- Nickname: Titwaleshwar
- Titwala Location in Maharashtra, India Titwala Titwala (India)
- Coordinates: 19°17′44″N 73°12′28″E﻿ / ﻿19.295428°N 73.207694°E
- Country: India
- State: Maharashtra
- District: Thane
- Established: Pre Historic Period
- Elevation: 7.5 m (25 ft)

Population (2001)
- • Total: 26,331

Official
- • Language: Marathi
- Time zone: UTC+5:30 (IST)
- PIN: 421 605
- Telephone code: 0251
- Vehicle registration: MH-05

= Titwala =

Titwala (Titvala) ( Pronounced: /tɪtˈvɑːlə/) is a town near Kalyan in the Indian state of Maharashtra, Located in Thane District. Titwala is famous for the Siddhivinayak Mahaganapati Temple, where lakhs of devotees visit this temple to take auspicious blessings of Lord Ganesha during the auspicious days of Ganesh Chaturthi and Angarki Sankashti Chaturthi.

==Temples==
- Siddhivinayak Mahaganapati Temple

It is the site of a temple of Ganesha and purportedly the hermitage where Shakuntala was born.

The Siddhivinayak Mahaganapati Temple is located at Titwala.
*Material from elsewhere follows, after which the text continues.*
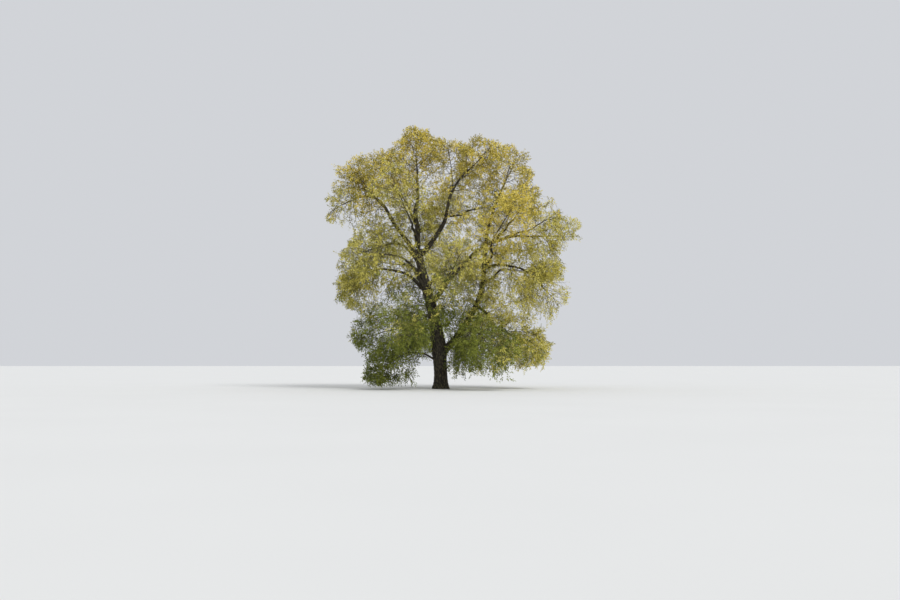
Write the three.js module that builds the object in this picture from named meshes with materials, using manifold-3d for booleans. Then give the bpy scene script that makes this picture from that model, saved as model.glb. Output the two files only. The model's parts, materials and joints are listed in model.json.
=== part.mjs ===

The day of 'Angarki Sankashti Chaturthi', a holy day in the Hindu Calendar, attracts large crowds. Titwala attracts visitors from the suburbs of Mumbai. Believers claim that if Mahaganapati is worshiped regularly, marriages of those wanting to be united can be arranged and that conflicts between husband and wife can end and those that desire a son or daughter, will have one born to them.